The story, first reported by a Scottish political journalist who heard the anecdote during an off-the-record gathering, quickly circulated on social media and was confirmed by the first minister’s office late Wednesday. Calloway’s communications director, Mhairi Dunlop, confirmed the sequence of events but noted that the first minister had been accompanied by a single protection officer throughout the evening who was also unable to assist with the locked residence. “The first minister handled the situation in perfectly ordinary fashion,” Dunlop said in a brief statement. “He checked in, got a few hours’ rest, and was back at his desk for a 7 a.m. briefing.”

Political scientists who study leadership image noted the episode, while trivial, offered an unusually human glimpse of a politician more often associated with formal gravitas. “Moments like this can actually humanize a public figure in ways that carefully staged media events cannot,” said Dr. Alasdair Fernie of the Institute for Scottish Governance Studies. “Voters respond to relatable imperfection, provided it doesn’t touch core competency. Forgetting your keys is very different from forgetting a manifesto commitment.” A snap online poll conducted by research group Thistle Insight found 71 percent of respondents described the incident as “endearing” or “funny,” while 18 percent said it made no difference to their view of Calloway.

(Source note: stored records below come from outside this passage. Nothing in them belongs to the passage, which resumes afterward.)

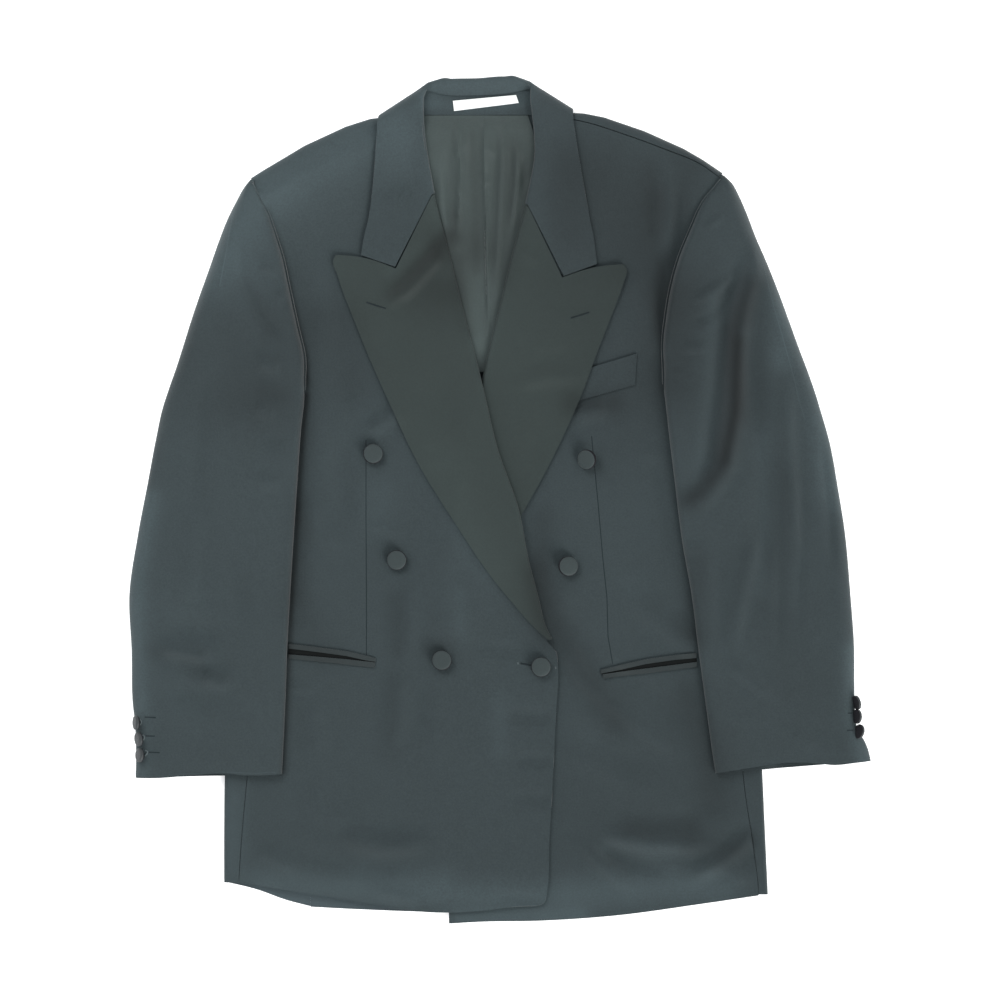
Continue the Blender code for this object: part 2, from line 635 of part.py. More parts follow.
def facing(grid):
    """Unit normals of a grid, turned so that on the whole they point up."""
    normals = np.cross(np.gradient(grid, axis=1), np.gradient(grid, axis=0))
    normals /= np.maximum(np.linalg.norm(normals, axis=2, keepdims=True), 1e-9)
    return normals if normals[..., 2].sum() > 0 else -normals


def thickened(outer, thickness):
    """The inner grid of a wall with this outer grid."""
    return outer - facing(outer) * np.broadcast_to(thickness, outer.shape[:2])[..., None]


def support(x, y, below, reach=0.0):
    """Highest point of the pieces below, under each place and within reach of it."""
    turns = np.linspace(0.0, 2 * math.pi, 9)[:8]
    moves = [(0.0, 0.0)]
    for far in (reach / 2, reach) if reach else ():
        moves += [(far * math.cos(a), far * math.sin(a)) for a in turns]
    down = Vector((0, 0, -1))
    found = np.full(x.shape, -1.0)
    for index in np.ndindex(x.shape):
        for move_x, move_y in moves:
            start = Vector((x[index] + move_x, y[index] + move_y, RAY_HEIGHT))
            for name in below:
                hit = surfaces[name].ray_cast(start, down)[0]
                if hit is not None and hit.z > found[index]:
                    found[index] = hit.z
    return found


def draped(low, rounds):
    """Heights of cloth drawn taut over what holds it up, never below low."""
    height = low.copy()
    for _ in range(rounds):
        padded = np.pad(height, 1, mode="edge")
        mean = (padded[:-2, 1:-1] + padded[2:, 1:-1] + padded[1:-1, :-2] + padded[1:-1, 2:]) / 4
        height = np.maximum(low, mean)
    return height


def between(start, end, shares):
    """Rows of points from start to end, at these shares of the way."""
    return start[:, None, :] + (end - start)[:, None, :] * np.asarray(shares)[None, :, None]


def shoulder_turn(row, outline, low, angles):
    """Rows that carry a shoulder edge round its fold and under it."""
    found = []
    for angle in angles:
        a = math.radians(angle)
        ring = row.copy()
        ring[:, :2] = row[:, :2] + (outline - row[:, :2]) * math.sin(a)
        middle = (row[:, 2] + low) / 2
        ring[:, 2] = middle + (row[:, 2] - middle) * math.cos(a)
        found.append(ring)
    return np.array(found)


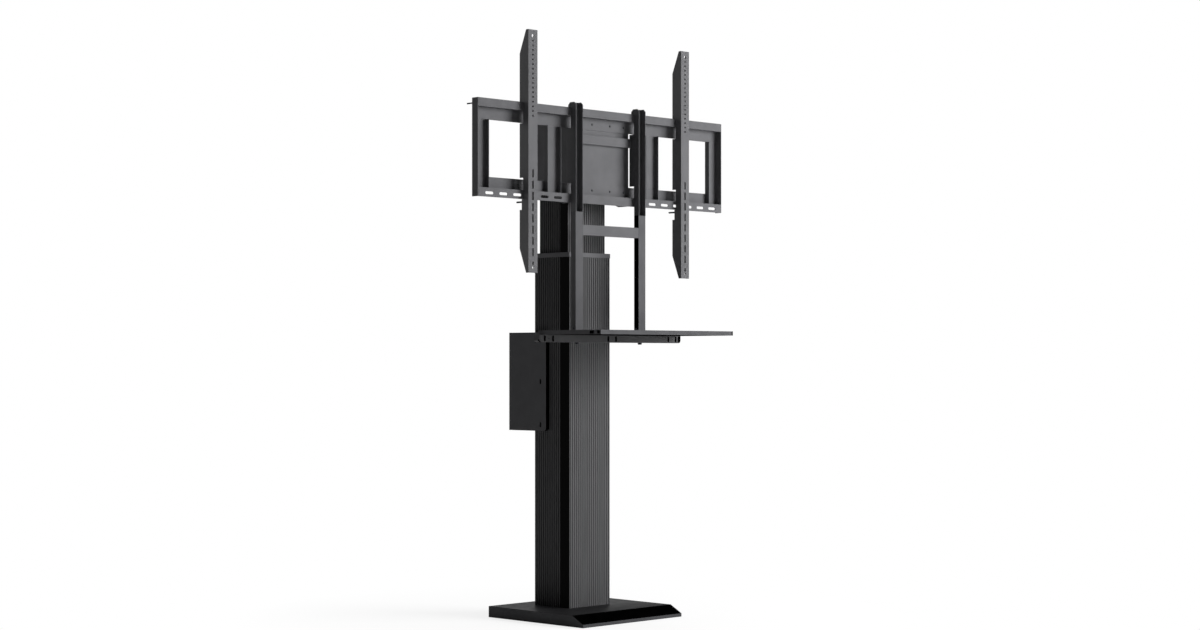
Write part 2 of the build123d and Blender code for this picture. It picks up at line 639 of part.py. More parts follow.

The anecdote has also prompted gentle ribbing from opposition politicians, who were careful not to overplay their hand. “I genuinely hope the first minister got some sleep,” said the leader of the principal opposition bloc at Holyrood. “Given the state of NHS waiting lists and the ferry procurement mess, he’ll need it.” Calloway’s party brushed aside the jabs, pointing to the election results as the more substantive verdict on his leadership. The first minister himself appeared to be in good humor about the episode when he arrived for first minister’s questions Thursday, quipping to journalists outside the parliament building that he had checked his pockets twice before leaving the house that morning.

For a political class increasingly scrutinized for perceived detachment from ordinary life, the image of a sitting first minister queuing at a hotel reception desk with nothing but a suit and a dead phone battery struck many commentators as oddly resonant. Several columnists noted that the story had generated more public engagement than most substantive policy announcements in recent weeks. Whether the goodwill translates into any measurable boost for Calloway’s approval numbers remains to be seen, though aides were privately pleased that the news cycle had, for once, delivered them an uncomplicated moment of levity.

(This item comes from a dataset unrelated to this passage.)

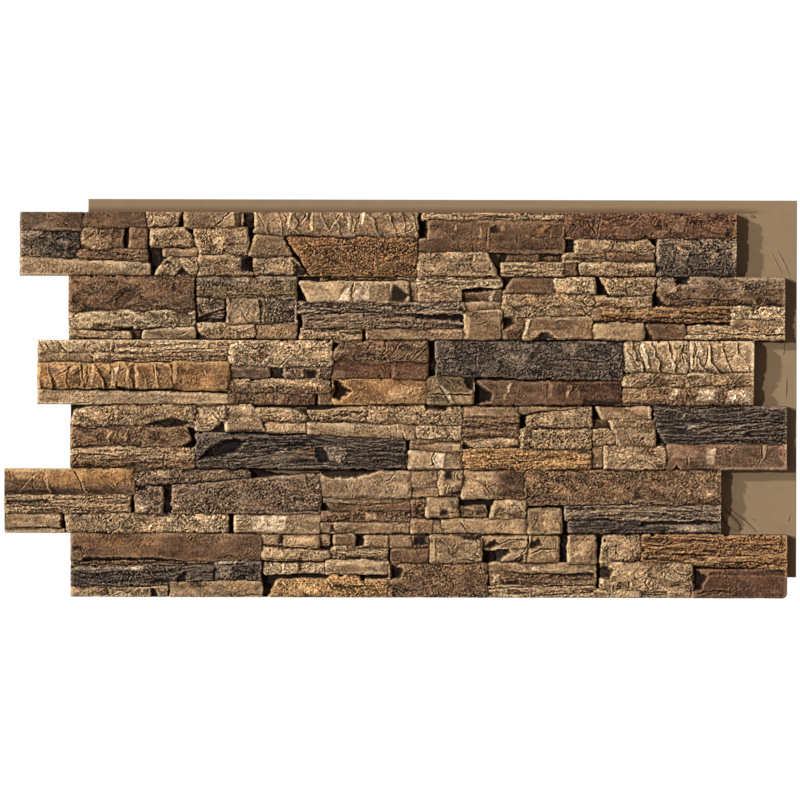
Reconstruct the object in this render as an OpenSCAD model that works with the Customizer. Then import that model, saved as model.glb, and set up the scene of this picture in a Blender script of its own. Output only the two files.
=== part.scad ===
// Faux stone wall panel: one moulding of rigid foam that looks like six courses of stacked ledgestone.
// Millimetres. It lies on its back: X runs along the courses, Y up the wall, Z out of the stone face.
// The origin is under the middle of the whole outline, on the back plane.
// Each course is a strip of the same length that starts at its own offset. So the left ends of the
// courses fill the steps at the right end of the panel beside it, and rest on that panel's end flange.

/* [Courses] */
// height of one course of stones, joint to joint
course_height = 100; // [92:1:108]
// length that each course covers on the wall
coverage = 1115; // [1085:5:1145]
// start of course 1, the top one, from the tip of the longest left end, which is course 5's
course_1_start = 23; // [12:1:34]
// start of course 2
course_2_start = 99; // [90:1:106]
// start of course 3
course_3_start = 51; // [40:1:62]
// start of course 4
course_4_start = 102; // [92:1:108]
// start of course 6, the bottom one
course_6_start = 103; // [94:1:108]
// gap left between one stone and the next
joint = 2; // [1.2:0.2:2.6]
// radius of the outer corner at the right end of the bottom course
corner_radius = 8; // [5:1:11]

/* [Flanges] */
// how far the end flange reaches past course 5, whose right end is the shortest
end_flange = 118; // [112:1:126]
// how far the top flange stands above the stones
top_flange = 20; // [16:1:24]
// thickness of both flanges
flange_thickness = 8; // [6:0.5:10]
// radius of the flange's top right corner
flange_corner = 3; // [1:1:6]
// room between the back plate and the edge of the neighbour's end flange
side_room = 11; // [6:1:16]
// room between the back plate and the edge of the top flange of the panel below
foot_room = 13; // [8:1:18]
// room between a lapping stone's back and the flange that it covers
lap_clearance = 0.8; // [0.4:0.1:1.4]

/* [Depth] */
// thickness of the bed behind the stones, in front of the lap plane
bed_thickness = 7.2; // [5.2:0.4:9.2]
// how far the proudest stones stand out of the bed
stone_relief = 22; // [18:1:26]

/* [Hidden] */
courses = 6;
start = [course_1_start, course_2_start, course_3_start, course_4_start, 0, course_6_start];
length = coverage + end_flange;
height = courses * course_height + top_flange;
plate_left = end_flange + side_room;
plate_bottom = top_flange + foot_room;
lap_plane = flange_thickness + lap_clearance;
bed_top = lap_plane + bed_thickness;
foam = [0.62, 0.52, 0.38];

// The stones were laid out in courses 100 high and 1115 long, whose faces stood up to 22 clear of a bed
// at 16. So the tables below are in those sizes, and these functions fit them to the sizes set above.
laid_start = [23, 99, 51, 102, 0, 103];
function along(c, x) = start[c] + (x - laid_start[c]) * coverage / 1115;
function up(c, y) = (courses - 1 - c) * course_height + y * course_height / 100;
function relief(z) = (z - 16) * stone_relief / 22;

// Ways in which a stone's face is worked.
SAWN = 0;
SPLIT = 1;
STRATA = 2;
CHISEL = 3;
FOOT = 4;
HEAD = 5;
PILLOW = 6;

// The section of each kind of face up its height, as [share of the height, share of the relief].
rising = [
    [[0, 0.84], [0.07, 0.97], [0.5, 1], [0.93, 0.98], [1, 0.86]],
    [[0, 0.64], [0.1, 0.82], [0.34, 0.9], [0.6, 1], [0.86, 0.93], [1, 0.74]],
    [[0, 0.66], [0.08, 0.8], [0.32, 0.83], [0.37, 0.93], [0.64, 0.94], [0.69, 1], [0.94, 0.98], [1, 0.85]],
    [[0, 0.7], [0.14, 0.88], [0.5, 1], [0.88, 0.92], [1, 0.78]],
    [[0, 0.58], [0.22, 0.74], [0.84, 1], [1, 0.88]],
    [[0, 0.86], [0.16, 1], [0.7, 0.82], [1, 0.62]],
    [[0, 0.6], [0.14, 0.84], [0.36, 0.98], [0.62, 1], [0.86, 0.85], [1, 0.62]]
];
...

Calloway’s broader political context offers a more complicated picture. His administration faces sustained criticism over delays to a promised social care review, and a ferry procurement program that has run significantly over budget has become a recurring focus for opposition attacks at Holyrood. Approval ratings published by the Caledonian Polling Group show the first minister at 41 percent — respectable by the standards of midterm leaders across the United Kingdom, but down from the 49 percent high recorded in his first six months in office. His allies argue the drop reflects national economic anxieties beyond any government’s control, while opponents contend it signals a growing sense that bold promises made on the campaign trail have not been matched by delivery. Against that backdrop, even a small, human story about a missing door key has acquired a significance that its protagonist might find faintly embarrassing — a reminder that in modern politics, authenticity, however accidental, can travel further than any prepared talking point.